After voting at my local elementary school on Tuesday, I was walking to my car when there was a drive-by shooting in the area. The screams of children running to safety will forever live burned in my memories. My heart broke for them.
I wondered how teachers, students, administrators, and staff responded to the incident. How did they care for students and themselves? Did students have places to process? Did the adults have a place to process? Did they go back to business as usual?
As an adult, I read about the effects and impacts of trauma, and even I struggled to process what happened. I could not get back to my usual daily rhythm. If I was struggling, I could only imagine what those children were feeling….
Often, when we talk about gun violence and schools, we focus on school shooters. But what about the moments when students witness gun violence within their communities? Where is their refuge?
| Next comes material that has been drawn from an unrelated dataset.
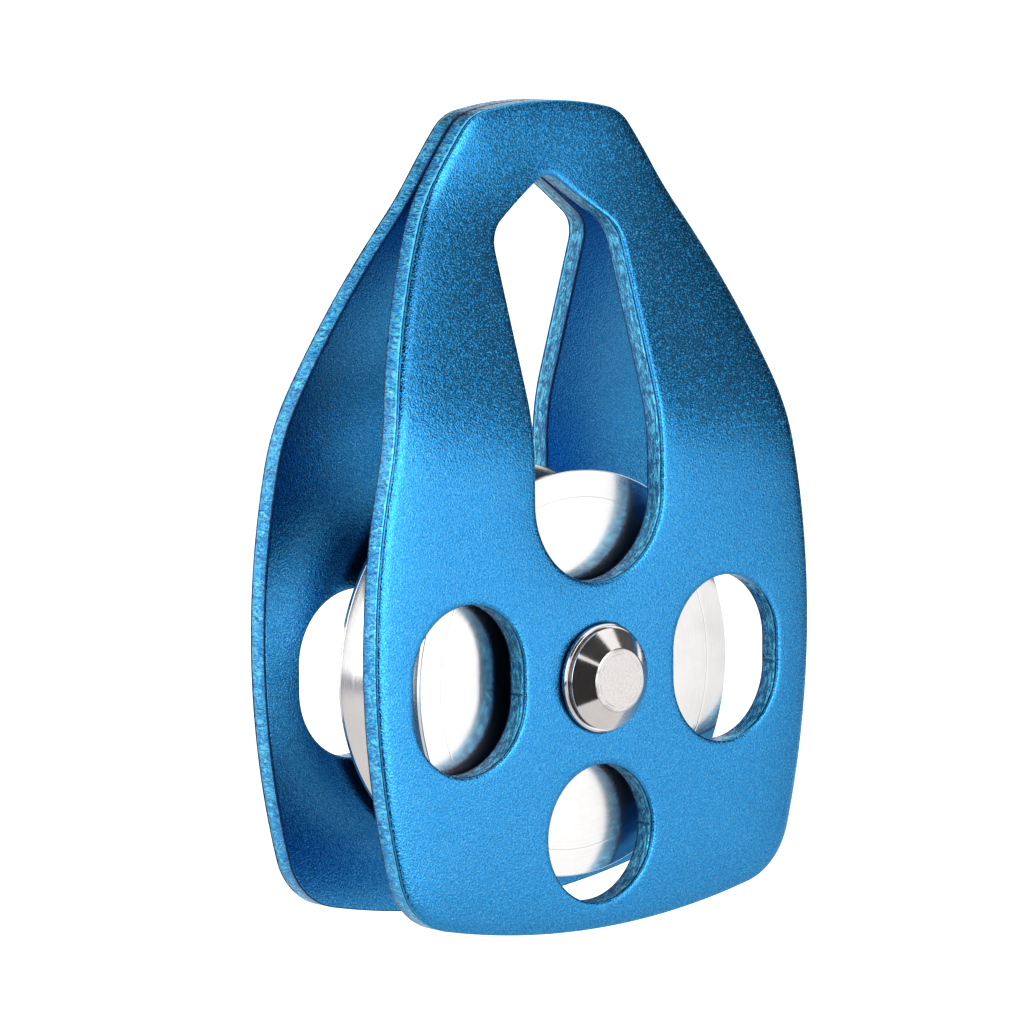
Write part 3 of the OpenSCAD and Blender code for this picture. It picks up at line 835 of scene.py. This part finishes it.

When schools lean into the toxic tropes that Black & Latine children are “extraordinarily” resilient, students are left vulnerable and without adequate emotional support. They think that these students who attend urban schools, like the ones I attended, do not need to be coddled because they can bounce back. Believing these lies strips them of their childhood innocence and fails their humanity. This is why I think mental health and spiritual care are vital in schools.
For me, being spiritual is the process of “coming home” to the most healed, loved, and well version of oneself. It is active engagement with believing that life flows and we have a moral responsibility to be in right-relationship with the self, the collective, the land, and all living creatures. How we become in right-relationship with all of these things is a spiritual process. Spirituality helps us to make meaning of the ebbs and flows of life.
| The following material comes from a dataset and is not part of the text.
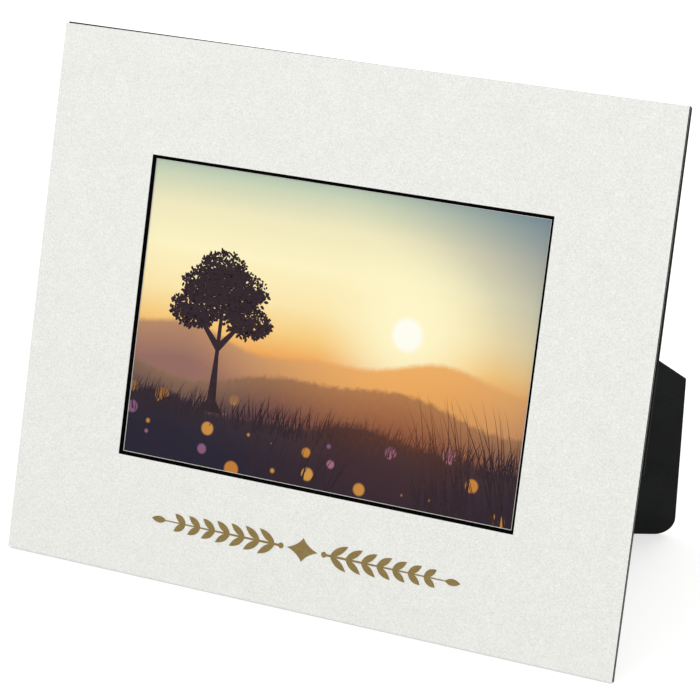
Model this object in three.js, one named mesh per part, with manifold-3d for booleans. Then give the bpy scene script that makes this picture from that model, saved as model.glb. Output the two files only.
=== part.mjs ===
// Picture mount with an easel strut, standing on a table
// Sizes are millimetres and angles are degrees. +Z is up and the front faces -Y.
// The origin lies under the middle of the whole object, on the surface that it stands on.

import * as THREE from 'three';
import { mergeVertices } from 'three/addons/utils/BufferGeometryUtils.js';
import Module from 'manifold-3d';

const wasm = await Module();
wasm.setup();

// Print, window and mount
const inch = 25.4;
const printWidth = 7 * inch;
const printHeight = 5 * inch;
const windowLap = 0.25 * inch;       // the mount covers this much of the print on every side
const margin = 1.75 * inch;          // from the window to the mount's edge, the same all round

// Thickness of each ply, from the front to the back
const facingThickness = 0.2;
const coreThickness = 0.75;
const liningThickness = 0.15;
const inkThickness = 0.05;
const printThickness = 0.2;
const linerThickness = 0.4;
const backThickness = 0.8;
const bondGap = 0.06;                // glue line between two plies
const printGap = 0.04;               // air in front of the ink, under it and behind the print

// Window edge
const bevelRun = 1.3;                // how far the cut through the core slopes inwards
const liningLip = 0.2;               // white line of lining that shows inside the bevel

// Pocket
const pocketClearance = 1;           // between the print and the spacers round it
const spacerInset = 3;               // the spacers stay this far from the mount's edge

// Back board and strut
const backSkew = 0.5;                // the back board is glued on crooked by this at each end
const leanAngle = 14.1;
const strutLength = 209;             // from the crease to the corner of the nose
const creaseWidth = 59;
const footEdge = 73.3;               // each straight edge beside the nose
const noseRadius = 8;
const dieCut = 0.3;                  // width of the cut round the strut
const cornerLift = 1.4;              // the back board's corner above the cut stands off by this
const creaseSkin = 0.3;              // what is left of the board behind the crease's half cut

// Picture. Heights, places and sizes are shares of half the print, counted from its middle.
const skyWave = { level: 0.315, height: 0.035, length: 0.292, shift: 0.112 };
const farWave = { level: -0.11, height: 0.054, length: 0.214, shift: -0.202 };
const nearWave = { level: -0.3, height: 0.06, length: 0.259, shift: 0.247 };
const shoreWave = { level: -0.52, height: 0.041, length: 0.169, shift: 0.056 };
const rippleShare = 0.4;             // each line has a second, smaller wave on it
const ripplePace = 2.3;
const waveSteps = 40;
const sun = { place: [0.349, 0.102], radius: 0.094 };
const inkJoint = 0.05;               // between two fields of colour, in millimetres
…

That being said, how are schools thinking about the spiritual care of young people and the educators who teach them? How are schools considering the ways that students need a space to make meaning of the world around them?
Schools cannot return to business as usual after experiencing what we all did on Tuesday. Instead, teachers can do healing-centered activities like coloring, journaling, meditating, etc. There are also activities where students can learn more about each other and what matters most to them. Play music, dance, play games, or take more naps. Sometimes, the most important lesson we can learn is how to slow down, feel our breath move through our bodies, and lean on each other when we need each other most.
I know this is easier said than done, and it's not an actual solution to the problem. It’s a starting point that my spirit offers. I hope it helps.